Simulation results and real-world performance are, of course, different animals. Labs don’t have to contend with temperature swings, inconsistent grid power, or the kind of abuse a battery takes in a Minnesota winter or an Arizona summer. But the direction of this research lines up with what commercial players are already doing.
At CES, a company called GBatteries showed off its own adaptive charging software. Breathe Battery Technologies, a spinoff from Imperial College London, has gone further, signing a deal with Volvo to supply charging software for the automaker’s next-generation EVs starting with the 2027 EX60. Breathe claims its system can improve charging speed by 15 to 30 percent through real-time data monitoring while protecting battery health.
That Volvo partnership is the more telling development. When an OEM bakes third-party battery intelligence into a production vehicle, it signals that the industry sees real money in this space. Battery replacements often exceed $15,000, and warranty exposure on degraded packs is a growing concern for every automaker selling EVs at scale.
The irony is thick. Automakers have spent years in an arms race over peak charging speeds, plastering “10 to 80 percent in 18 minutes” across their marketing materials. Now the emerging realization is that all that speed comes with a cost, and the fix isn’t a better battery chemistry but smarter software managing the chemistry we already have.

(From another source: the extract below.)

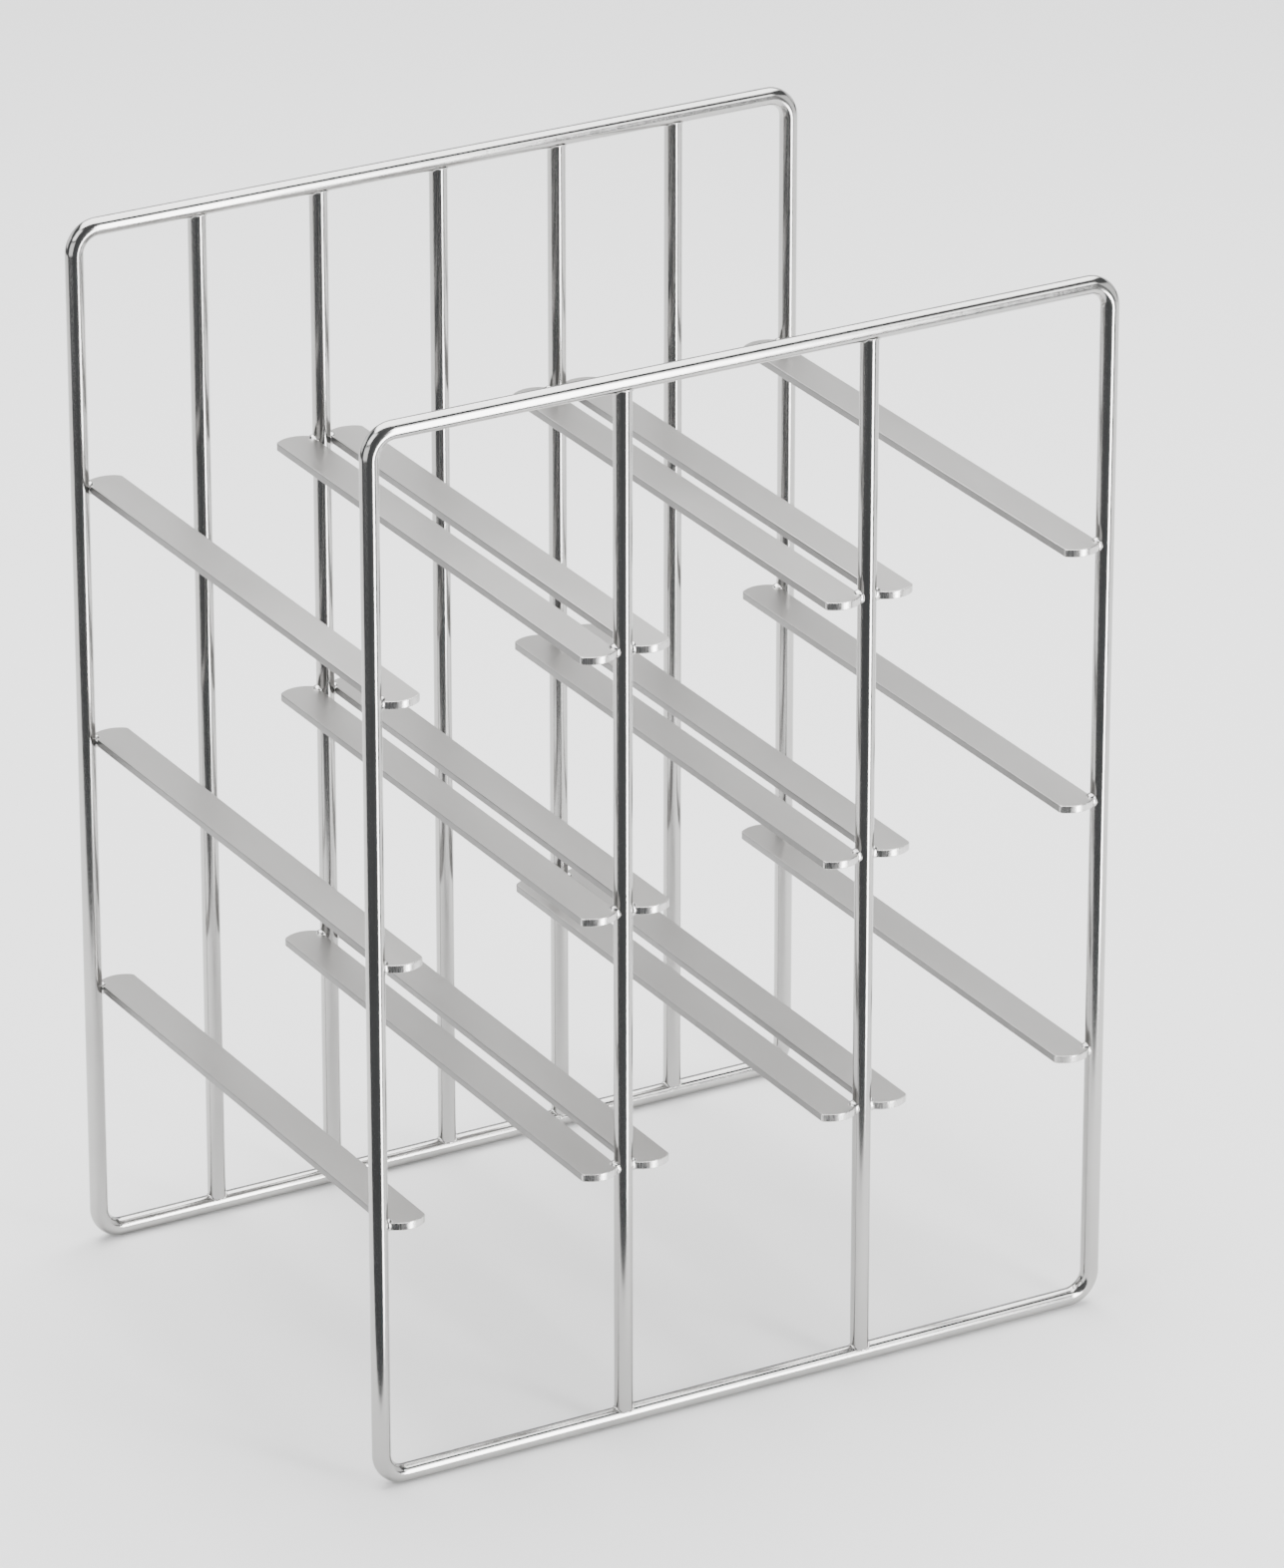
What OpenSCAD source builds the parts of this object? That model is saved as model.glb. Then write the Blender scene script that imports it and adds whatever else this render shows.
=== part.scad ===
// Nine-bottle wine rack: two welded round-rod frames joined by flat steel rails.
// X runs to the right, Y to the back and Z up. The origin is on the floor, in the middle of the footprint.
// Bottles lie along Y, their bases against the back frame's stops and their necks out past the front frame.

/* [Frames] */
// Outside width of each rod frame
frame_w = 310; // [250:5:380]
// Outside height of each rod frame
frame_h = 416; // [330:2:510]
// Distance between the centre planes of the front and back frames
frame_gap = 230; // [180:5:290]
// Diameter of all the round rod
rod_d = 7; // [5:0.5:9]
// Inside radius of the bent frame corners
corner_inner_r = 6; // [3:0.5:12]

/* [Bottle bays] */
// Number of bottle columns side by side
columns = 3; // [2:1:4]

/* [Rails] */
// Width of each flat rail
rail_w = 15; // [10:1:19]
// Thickness of each flat rail
rail_t = 3; // [2:0.5:5]
// How far a rail's side edges run past the rod centres at each end
rail_overhang = 2; // [1:0.5:6]
// How far a rail's round end bulges past its own side edges
rail_bulge = 3; // [1:0.5:5]

/* [Welds] */
// Depth that a rail's edge is sunk into a rod by its weld
rail_sink = 0.3; // [0.1:0.1:1]
// Depth that an upright's square end is sunk into a frame run by its weld
upright_sink = 1.2; // [0.4:0.2:2]
// Radius of the weld bead at each crossing of a rail and a rod
rail_bead_r = 3; // [2.2:0.1:3.4]
// Width of the weld fillet round each end of an upright
upright_bead = 0.8; // [0.3:0.1:1.5]

/* [Hidden] */
$fn = 64;

STEEL_ROD = "lightgray";
STEEL_RAIL = "silver";
STEEL_WELD = "gainsboro";

// Rows of rails, from the floor up
LEVELS = ["bottom", "middle", "top"];

rod_r = rod_d / 2;
// Spans between rod centres
span_x = frame_w - rod_d;
span_z = frame_h - rod_d;
bay_pitch = span_x / columns;
level_pitch = span_z / (len(LEVELS) + 1);
// Bend radius at the rod's centre
bend_r = corner_inner_r + rod_r;
// Centre planes of the two frames
front_y = -frame_gap / 2;
back_y = frame_gap / 2;
// Heights of the centres of the bottom and top runs
low_z = rod_r;
high_z = frame_h - rod_r;
// Radius of the arc across a rail's end
rail_end_r = (pow(rail_w / 2, 2) + pow(rail_bulge, 2)) / (2 * rail_bulge);
rail_len = frame_gap + 2 * (rail_overhang + rail_bulge);
rails_per_level = 2 * columns;
// Least reach of a rail's bead past the corner where the rod's groove meets the rail's face
BEAD_RIM = 0.12;
// Half the length of the groove that a rod leaves in a rail's edge
groove_half = sqrt(pow(rod_r, 2) - pow(rod_r - rail_sink, 2));
// The bead closes round that corner however thick the rail and however deep the groove
rail_bead_out = max(rail_bead_r, norm([rail_t / 2, groove_half]) + BEAD_RIM);
// Least height of an upright's bead where it passes the rod's side
BEAD_NECK = 0.19;
// Height over a run's centre at which the bead's outside meets the upright's side
bead_ring_h = sqrt(pow(rod_r + upright_bead, 2) - pow(rod_r, 2));
// The bead starts level with the upright's end, or lower where it has to close round the rod
bead_foot_h = min(rod_r - upright_sink, bead_ring_h - BEAD_NECK);

// Centre of the rod line that is the given number of bays from the left side; halves are bay centres
function rod_x(bays) = -span_x / 2 + bays * bay_pitch;

// Height of the middle of a rail, counted from the bottom level, 0
function rail_z(level) = low_z + (level + 1) * level_pitch;

// Odd rails stand right of their rod and even rails left of it
function rail_side(i) = i % 2 == 1 ? 1 : -1;
function rail_rod_x(i) = rod_x(floor(i / 2));
function rail_edge_x(i) = rail_rod_x(i) + rail_side(i) * (rod_r - rail_sink);
function rail_x(i) = rail_edge_x(i) + rail_side(i) * rail_w / 2;

// X of the two kinds of upright in a frame
function carrier_xs() = [for (i = [1 : columns - 1]) rod_x(i)];
function stop_xs() = [for (i = [1 : columns]) rod_x(i - 0.5)];

// A full-width level rod on a run's centre line
module run_rod(y, z, r = rod_r) {
    translate([0, y, z])
        rotate([0, 90, 0])
            cylinder(r = r, h = frame_w, center = true);
}

// An upright rod on its centre line, between two heights
module upright_rod(x, y, z_from, z_to, r = rod_r) {
    translate([x, y, z_from])
        cylinder(r = r, h = z_to - z_from);
}

// A quarter of a frame's loop: one bent corner with half of each run beside it
module quarter_loop() {
    half_x = span_x / 2 - bend_r;
    half_z = span_z / 2 - bend_r;
    translate([half_x, 0, half_z]) {
        rotate([90, 0, 0])
            rotate_extrude(angle = 90)
                translate([bend_r, 0])
                    circle(r = rod_r);
        translate([bend_r, 0, 0])
            rotate([180, 0, 0])
                cylinder(r = rod_r, h = half_z);
        translate([0, 0, bend_r])
            rotate([0, -90, 0])
                cylinder(r = rod_r, h = half_x);
    }
}

// Closed loop: one rod bent at four corners and welded into a ring
module rod_frame(y) {
    color(STEEL_ROD)
        translate([0, y, frame_h / 2])
            for (across = [0, 1])
                for (up = [0, 1])
                    mirror([across, 0, 0])
                        mirror([0, 0, up])
                            quarter_loop();
}

// Rod between the bottom and top runs, its square ends sunk into both
module frame_upright(x, y) {
    color(STEEL_ROD)
        difference() {
            upright_rod(x, y, low_z + rod_r - upright_sink, high_z - rod_r + upright_sink);
            run_rod(y, low_z);
            run_rod(y, high_z);
        }
}

// Flat bar with round ends; each frame's rod bites into its edge
module rail(level, i) {
    z = rail_z(level);
    color(STEEL_RAIL)
        difference() {
            translate([rail_x(i), 0, z])
                intersection() {
                    cube([rail_w, rail_len, rail_t], center = true);
                    union() {
                        cube([rail_w, rail_len - 2 * rail_end_r, rail_t], center = true);
                        for (end = [-1, 1])
                            translate([0, end * (rail_len / 2 - rail_end_r), 0])
                                cylinder(r = rail_end_r, h = rail_t, center = true);
                    }
                }
            for (y = [front_y, back_y])
                upright_rod(rail_rod_x(i), y, z - rail_t, z + rail_t);
        }
}

// Beads between one frame's rods and all the rails
module rail_welds(y) {
    color(STEEL_WELD)
        for (level = [0 : len(LEVELS) - 1])
            for (i = [1 : rails_per_level])
                translate([0, 0, rail_z(level)])
                    difference() {
                        translate([rail_edge_x(i), y, 0])
                            sphere(r = rail_bead_out);
                        upright_rod(rail_rod_x(i), y, -2 * rail_bead_out, 2 * rail_bead_out);
                        translate([rail_x(i), y, 0])
                            cube([rail_w, 4 * rail_bead_out, rail_t], center = true);
                    }
}

// Fillet where an upright stands on, or hangs from, a run; side is 1 on the bottom run and -1 on the top one
module upright_weld(x, y, run_z, side) {
    foot_z = run_z + side * bead_foot_h;
    tip_z = run_z + side * (rod_r + upright_bead);
    difference() {
        intersection() {
            upright_rod(x, y, min(foot_z, tip_z), max(foot_z, tip_z), rod_r + upright_bead);
            run_rod(y, run_z, rod_r + upright_bead);
        }
        upright_rod(x, y, min(foot_z, tip_z) - rod_r, max(foot_z, tip_z) + rod_r);
        run_rod(y, run_z);
    }
}

module upright_welds(xs, y) {
    color(STEEL_WELD)
        for (x = xs) {
            upright_weld(x, y, low_z, 1);
            upright_weld(x, y, high_z, -1);
        }
}

module front_frame() { rod_frame(front_y); }
module back_frame() { rod_frame(back_y); }
module front_rail_welds() { rail_welds(front_y); }
module back_rail_welds() { rail_welds(back_y); }
module front_upright_welds() { upright_welds(carrier_xs(), front_y); }
module back_upright_welds() { upright_welds(concat(carrier_xs(), stop_xs()), back_y); }

front_frame();
back_frame();
for (i = [1 : columns - 1]) {
    frame_upright(rod_x(i), front_y);
    frame_upright(rod_x(i), back_y);
}
for (i = [1 : columns])
    frame_upright(rod_x(i - 0.5), back_y);
for (level = [0 : len(LEVELS) - 1])
    for (i = [1 : rails_per_level])
        rail(level, i);
front_rail_welds();
back_rail_welds();
front_upright_welds();
back_upright_welds();
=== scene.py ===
import math
import bmesh
import bpy
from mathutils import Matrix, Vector, noise


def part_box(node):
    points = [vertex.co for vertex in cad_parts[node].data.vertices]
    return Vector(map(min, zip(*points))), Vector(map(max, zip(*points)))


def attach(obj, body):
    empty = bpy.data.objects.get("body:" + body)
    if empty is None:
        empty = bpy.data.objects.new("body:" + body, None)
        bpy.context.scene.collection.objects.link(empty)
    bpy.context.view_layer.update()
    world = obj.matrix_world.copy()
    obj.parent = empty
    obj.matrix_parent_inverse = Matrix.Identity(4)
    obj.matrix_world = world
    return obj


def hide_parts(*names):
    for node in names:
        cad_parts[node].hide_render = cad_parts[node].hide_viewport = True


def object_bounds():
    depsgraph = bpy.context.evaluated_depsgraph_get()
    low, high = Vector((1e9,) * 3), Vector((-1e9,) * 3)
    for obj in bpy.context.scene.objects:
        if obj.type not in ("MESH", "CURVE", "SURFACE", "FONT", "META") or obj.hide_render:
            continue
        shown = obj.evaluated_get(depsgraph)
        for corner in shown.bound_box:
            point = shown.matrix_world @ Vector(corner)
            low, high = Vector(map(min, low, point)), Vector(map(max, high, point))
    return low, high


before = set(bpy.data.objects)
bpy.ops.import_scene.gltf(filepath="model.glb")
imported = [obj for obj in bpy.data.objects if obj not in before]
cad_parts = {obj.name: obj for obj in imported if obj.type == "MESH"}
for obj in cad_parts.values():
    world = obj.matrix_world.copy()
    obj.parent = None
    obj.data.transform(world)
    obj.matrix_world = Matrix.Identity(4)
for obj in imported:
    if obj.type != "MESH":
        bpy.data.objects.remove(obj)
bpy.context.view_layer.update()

# Looks of the nine-bottle wine rack. X runs to the right, Y to the back and Z up, all in metres.
MM = 0.001

low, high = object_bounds()
centre = (low + high) / 2


# ---- Camera ----

# Fitted to the photograph: the viewer stands left of the rack's front and looks down on it
CAMERA_AZIMUTH = math.radians(-29.503)
CAMERA_ELEVATION = math.radians(23.98)
CAMERA_DISTANCE = 3.4986
# How far the camera is moved across its view, to the right and up
CAMERA_RIGHT = 0.0195
CAMERA_UP = -0.0052
# Lens and sensor in millimetres
CAMERA_LENS = 215.79
CAMERA_SENSOR = 36.0
# How far the camera sees
CAMERA_CLIP_END = 50

view_right = Vector((math.cos(CAMERA_AZIMUTH), math.sin(CAMERA_AZIMUTH), 0))


def direction(azimuth, elevation):
    """Unit vector from the object towards a viewer at this azimuth and elevation."""
    level = math.cos(elevation)
    return Vector((math.sin(azimuth) * level, -math.cos(azimuth) * level, math.sin(elevation)))


def put_facing(thing, spot, back):
    """Puts a camera or a lamp at this spot, looking the opposite way to back."""
    thing.location = spot
    thing.rotation_euler = (-back).to_track_quat("-Z", "Y").to_euler()
    bpy.context.scene.collection.objects.link(thing)


def make_camera():
    back = direction(CAMERA_AZIMUTH, CAMERA_ELEVATION)
    up = back.cross(view_right)
    data = bpy.data.cameras.new("camera")
    data.lens = CAMERA_LENS
    data.sensor_width = CAMERA_SENSOR
    data.sensor_fit = "AUTO"
    data.clip_end = CAMERA_CLIP_END
    camera = bpy.data.objects.new("camera", data)
    spot = centre + back * CAMERA_DISTANCE + view_right * CAMERA_RIGHT + up * CAMERA_UP
    put_facing(camera, spot, back)
    bpy.context.scene.camera = camera


# ---- Materials ----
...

Whether this particular Chalmers algorithm ever makes it into a production vehicle is secondary. The trajectory is clear. Charging intelligence is moving from research papers to supplier contracts to factory dashboards.
The EV battery was always going to be the most expensive and most fragile component in the car. The industry spent a decade trying to engineer around that with hardware. Now it’s betting that software can paper over the gap between what batteries can physically endure and what consumers demand from them, and the early numbers suggest that bet might pay off.